A troca, a livre distribuição e o
armazenamento das melhores sementes é uma das práticas mais comuns das
comunidades tradicionais, mas esta herança cultural do cultivo corre sérias
ameaças. Isso porque o Projeto
de Lei (PL) 827/2015, conhecido como Projeto de Lei de Proteção
aos Cultivares, quer passar para grandes empresas o controle sobre o uso de
sementes, plantas e mudas modificadas.
De acordo
com o projeto, a comercialização do produto que for obtido na colheita
dependerá da autorização do detentor das chamadas cultivares, que são plantas
que tiveram alguma modificação pela ação humana, como as híbridas, por exemplo.
Para o
educador popular da Federação de Órgãos para Assistência Social e Educacional,
Lourenço Bezerra, do Programa Amazônia, o projeto prejudica práticas
ancestrais: “Com essas sementes, o agricultor tradicional não precisa
utilizar fertilizantes sintéticos e não precisa utilizar os defensivos
agrícolas, que são os agrotóxicos, que eles chamam de defensivos
agrícolas".
Bezerra
ressalta que a medida tem como objetivo beneficiar as grandes empresas que
comercializam agrotóxicos: "Então, as empresas querem obrigar, além
do agricultor comprar a semente, mas também de comprar os insumos, os
agrotóxicos fertilizantes sintéticos e isso vai beneficiar quem?
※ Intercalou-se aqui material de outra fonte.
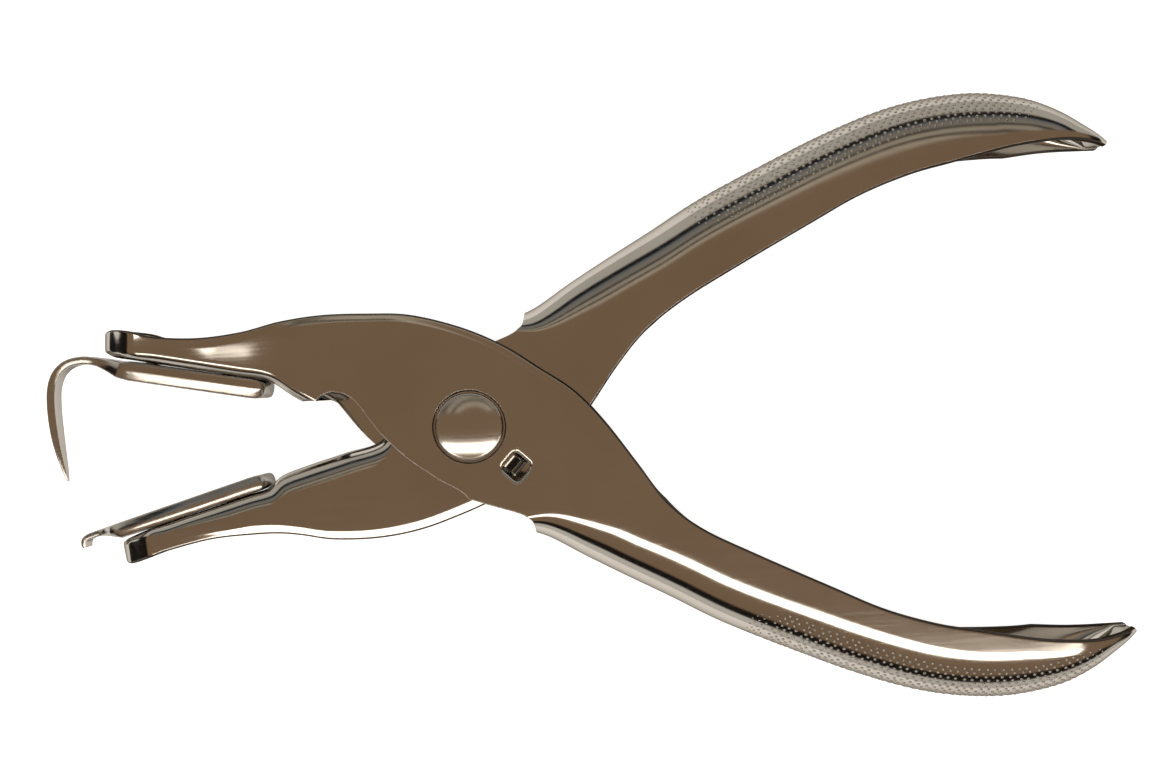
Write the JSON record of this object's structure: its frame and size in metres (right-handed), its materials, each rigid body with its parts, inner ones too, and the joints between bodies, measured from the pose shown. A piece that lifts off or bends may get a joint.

Vai beneficiar
as empresas”.
O projeto
é de autoria do deputado ruralista Dilceu Sperafico (PP-PA) e tem a
proposta de alterar a Lei de Proteção de Cultivares, que regulamenta a
propriedade intelectual referente às cultivares.
Para o
deputado federal e presidente da Comissão de Meio Ambiente e Desenvolvimento
Sustentável da Câmara, Nilto Tatto (PT-SP), a proposta ameaça a segurança
alimentar e também a segurança nacional do país, ao transferir para as grandes
empresas o controle de quais sementes plantar e do volume. Ele ressalta ainda
que o projeto apresenta um discurso que visa desenvolver a pesquisa nacional
sobre as cultivares, mas, na opinião dele, amplia o controle das grandes
empresas no domínio da política da agricultura brasileira.
“Então
você joga na mão da iniciativa privada a definição da relação do que cobre e do
que não cobre de royalties da agricultora. Talvez a questão mais grave e
conceitual que está por trás desse relatório é tirar o papel do Estado sobre
determinada parte da política da agricultura brasileira”, diz o parlamentar.
Diferença entre sementes:
O projeto de lei, caso aprovado, também irá
aumentar o número de cultivares protegidas, isto é, aquelas que não podem ser
utilizadas livremente. Até 2015 foram feitos pedidos 3.796 pedidos de proteção
de cultivar e foram concedidos títulos para 2.810 cultivares. Segundo
informações no site, que estão atualizadas, a última modificação data de
novembro de 2017 e para acessar a lista completa de quem solicitou os
pedidos clique
aqui.
Na Câmara
dos Deputados, em Brasília, o PL segue em tramitação ordinária. No dia 5 deste
mês, estava marcada votação do parecer do relator do deputado federal Nilson
Aparecido Leitão (PSDB-MT), mas a pauta dividiu a bancada ruralista e o
relatório não foi votado.
Entenda:
Cultivar é
o nome dado a uma nova variedade de planta, ou seja, são espécies de plantas
que foram modificadas devido a alteração ou introdução feita pelo homem,
desenvolvida do cruzamento entre duas espécies puras e diferentes. Elas
apresentam características específicas de outras variedades da mesma espécie de
planta por sua homogeneidade, estabilidade e novidade, logo, não é encontrada
no meio ambiente.
As novas
espécies desenvolvidas em território nacional e caracterizadas como novas
cultivares são cadastradas no Ministério da Agricultura, Pecuária e
Abastecimento (MAPA) pelos criadores para conferir proteção aos
direitos de propriedade intelectual. O prazo de proteção de um cultivar vigora
a partir da data de concessão do Certificado Provisório de Proteção, que dura
15 anos, com exceção das videiras, árvores frutíferas, árvores florestais e
árvores ornamentais. Após esse prazo, a cultivar cai em domínio público e
seu uso passa a ser livre de pagamentos de royalties.
De acordo com o projeto, a comercialização do produto que for obtido na colheita dependerá da autorização do detentor da cultivar. Assim, a proposta irá limitar os agricultores familiares de produzir, armazenar, distribuir, comercializar e trocar as suas sementes.